Au sein du soutien aux énergies renouvelables, les filières éolienne et photovoltaïque prennent « une importance grandissante ». Rapportée au volume total de l’électricité achetée, cette filière ne passerait que de 0,07 % en 2008 à 0,8 % en 2010, mais son poids relatif dans les charges compensées par la CSPE augmenterait dans le même temps de 0,9 % à 10,3 % précise la Cour des comptes.
Un « déséquilibre croissant »
L’assiette de la CSPE a progressé moins vite que les charges.
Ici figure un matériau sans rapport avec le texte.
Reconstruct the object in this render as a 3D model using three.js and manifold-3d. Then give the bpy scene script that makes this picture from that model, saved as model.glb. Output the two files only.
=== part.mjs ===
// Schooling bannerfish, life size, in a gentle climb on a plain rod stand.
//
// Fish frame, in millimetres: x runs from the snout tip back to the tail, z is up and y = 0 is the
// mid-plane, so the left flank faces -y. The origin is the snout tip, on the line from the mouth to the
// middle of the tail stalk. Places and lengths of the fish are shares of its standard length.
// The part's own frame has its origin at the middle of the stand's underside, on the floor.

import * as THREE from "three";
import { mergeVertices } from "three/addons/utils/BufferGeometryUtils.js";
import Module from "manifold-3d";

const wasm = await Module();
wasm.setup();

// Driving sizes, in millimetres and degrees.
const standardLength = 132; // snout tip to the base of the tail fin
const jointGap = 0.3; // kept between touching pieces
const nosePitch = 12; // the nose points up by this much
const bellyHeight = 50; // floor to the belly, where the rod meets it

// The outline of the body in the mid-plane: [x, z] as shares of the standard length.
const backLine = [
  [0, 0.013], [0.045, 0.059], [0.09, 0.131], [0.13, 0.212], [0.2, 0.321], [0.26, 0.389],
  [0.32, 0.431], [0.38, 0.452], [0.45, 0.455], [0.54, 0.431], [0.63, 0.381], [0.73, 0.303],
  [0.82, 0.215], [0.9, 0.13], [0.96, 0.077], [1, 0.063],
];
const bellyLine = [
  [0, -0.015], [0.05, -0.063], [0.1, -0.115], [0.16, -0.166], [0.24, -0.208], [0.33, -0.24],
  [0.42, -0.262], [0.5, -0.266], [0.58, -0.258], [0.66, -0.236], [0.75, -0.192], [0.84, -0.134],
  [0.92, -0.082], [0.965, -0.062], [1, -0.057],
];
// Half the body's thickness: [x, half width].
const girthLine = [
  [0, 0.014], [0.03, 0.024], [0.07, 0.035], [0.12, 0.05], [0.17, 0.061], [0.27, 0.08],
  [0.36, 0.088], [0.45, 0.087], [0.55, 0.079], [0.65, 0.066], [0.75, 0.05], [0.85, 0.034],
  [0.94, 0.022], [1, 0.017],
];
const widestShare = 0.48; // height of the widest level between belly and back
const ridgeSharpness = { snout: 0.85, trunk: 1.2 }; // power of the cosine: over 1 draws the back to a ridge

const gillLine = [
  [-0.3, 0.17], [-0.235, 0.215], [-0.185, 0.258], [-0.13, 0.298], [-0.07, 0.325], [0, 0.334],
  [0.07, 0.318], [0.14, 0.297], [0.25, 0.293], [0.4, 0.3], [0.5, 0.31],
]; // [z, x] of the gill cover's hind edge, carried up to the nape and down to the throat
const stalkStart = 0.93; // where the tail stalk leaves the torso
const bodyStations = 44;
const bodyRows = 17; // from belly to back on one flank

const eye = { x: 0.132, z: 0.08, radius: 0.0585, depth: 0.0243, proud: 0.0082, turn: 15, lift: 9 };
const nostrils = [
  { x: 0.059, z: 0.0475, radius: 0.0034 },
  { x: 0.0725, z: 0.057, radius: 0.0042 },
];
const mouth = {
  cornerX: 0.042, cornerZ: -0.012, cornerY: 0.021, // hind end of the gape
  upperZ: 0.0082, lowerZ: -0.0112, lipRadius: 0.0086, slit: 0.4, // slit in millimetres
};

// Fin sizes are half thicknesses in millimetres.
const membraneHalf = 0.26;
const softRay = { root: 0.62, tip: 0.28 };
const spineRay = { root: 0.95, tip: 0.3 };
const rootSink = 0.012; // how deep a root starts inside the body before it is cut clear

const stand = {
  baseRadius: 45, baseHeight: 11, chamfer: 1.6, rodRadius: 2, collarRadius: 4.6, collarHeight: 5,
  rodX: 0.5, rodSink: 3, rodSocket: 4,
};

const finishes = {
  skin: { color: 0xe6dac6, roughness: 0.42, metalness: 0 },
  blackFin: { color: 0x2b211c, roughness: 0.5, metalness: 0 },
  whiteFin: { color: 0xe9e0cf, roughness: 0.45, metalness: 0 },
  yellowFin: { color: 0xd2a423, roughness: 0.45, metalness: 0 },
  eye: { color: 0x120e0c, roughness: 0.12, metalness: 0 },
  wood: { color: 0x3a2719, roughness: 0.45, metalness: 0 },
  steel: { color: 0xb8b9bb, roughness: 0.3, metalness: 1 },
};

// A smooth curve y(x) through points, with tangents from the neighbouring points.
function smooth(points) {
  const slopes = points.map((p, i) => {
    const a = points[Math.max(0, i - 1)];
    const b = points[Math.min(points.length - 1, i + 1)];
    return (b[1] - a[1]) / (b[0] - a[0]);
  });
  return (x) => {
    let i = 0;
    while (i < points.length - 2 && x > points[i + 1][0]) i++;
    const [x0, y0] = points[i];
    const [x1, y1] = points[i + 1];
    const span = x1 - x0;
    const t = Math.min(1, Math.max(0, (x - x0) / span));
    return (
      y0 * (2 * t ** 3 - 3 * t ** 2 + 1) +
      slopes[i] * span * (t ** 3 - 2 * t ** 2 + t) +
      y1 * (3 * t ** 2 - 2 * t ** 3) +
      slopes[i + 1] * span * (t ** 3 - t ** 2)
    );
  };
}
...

Il en résulte « un déséquilibre croissant du mécanisme de compensation », essentiellement supporté par EDF, qui assume plus de 95 % des charges du service public de l’électricité. L’entreprise chiffre le déficit cumulé de recouvrement de CSPE à 2,6 milliards d’euros fin 2010 selon le rapport.
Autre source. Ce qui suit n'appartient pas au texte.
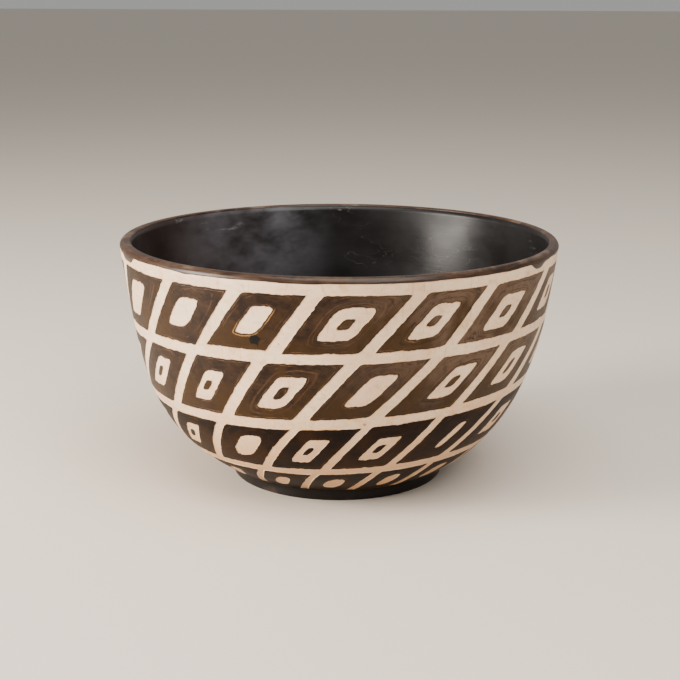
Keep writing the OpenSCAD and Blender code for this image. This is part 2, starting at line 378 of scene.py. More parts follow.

Pour 2011, la Commission de régulation de l’énergie (CRE) estime les charges prévisionnelles à 3,47 milliards d’euros. Elle évalue à 12,90 ?/MWh, la contribution qui serait nécessaire pour les compenser.
Le rapport note la volonté gouvernementale de trouver des réponses à cette situation, avec des « mesures correctrices » comme la loi de finances pour 2011 qui permet l’augmentation de 3 ?/MWh de la CSPE, dont le montant total est ainsi porté à 7,5 ?/MWh. Votée dans une relative indifférence, cette loi devrait tout de même au passage se traduire par une hausse moyenne de 18 euros de la facture annuelle d’électricité des Français.
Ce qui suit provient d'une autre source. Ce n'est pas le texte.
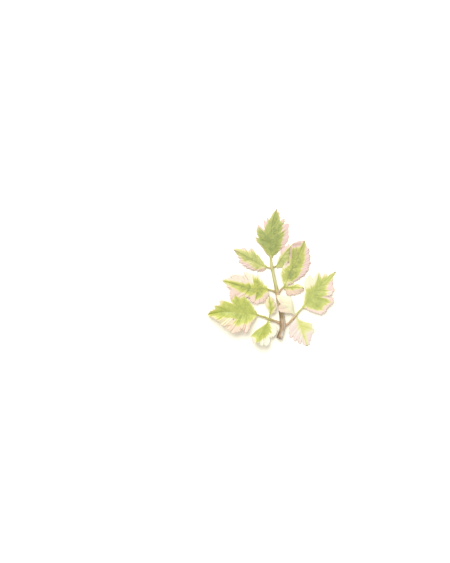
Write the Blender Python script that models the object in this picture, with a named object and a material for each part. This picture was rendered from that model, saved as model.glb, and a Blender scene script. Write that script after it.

Pourquoi soutenir la cogénération ?
Dans le même temps, la Cour enregistre le nouveau processus de régulation en cours dans la filière solaire. Cependant, le rapport considère que ces correctifs n’apportent « pas de véritable remède à la dérive structurelle du système actuel ».
La haute juridiction financière préconise 4 recommandations pour mettre fin à cette dérive. Il s’agit tout d’abord de maîtriser les facteurs de croissance des charges du service public de l’électricité, au premier rang desquelles figure le système de l’obligation d’achat, à des tarifs trop attractifs, fonctionnant « à guichet ouvert » selon les termes de la Cour des comptes.
Par ailleurs, le rapport conseille de « s’interroger sur l’opportunité de continuer à soutenir des filières qui ne figurent pas parmi les priorités gouvernementales en matière de politique énergétique, comme la cogénération », de « remettre à plat le dispositif d’ensemble afin d’en rendre le fonctionnement plus lisible et d’en clarifier le statut fiscal » et enfin de « réexaminer le financement du soutien au développement des énergies renouvelables par le consommateur d’énergie ».
La facture polémique des énergies renouvelables
Dans son rapport 2011, la Cour des comptes s’interroge à haute voix, pour savoir s’il est « justifié de faire reposer une part essentielle du financement du soutien au développement des énergies renouvelables et des autres charges du service public de l’électricité sur le seul consommateur d’électricité ». Pour les experts des comptes publics, la réponse semble être dans la question.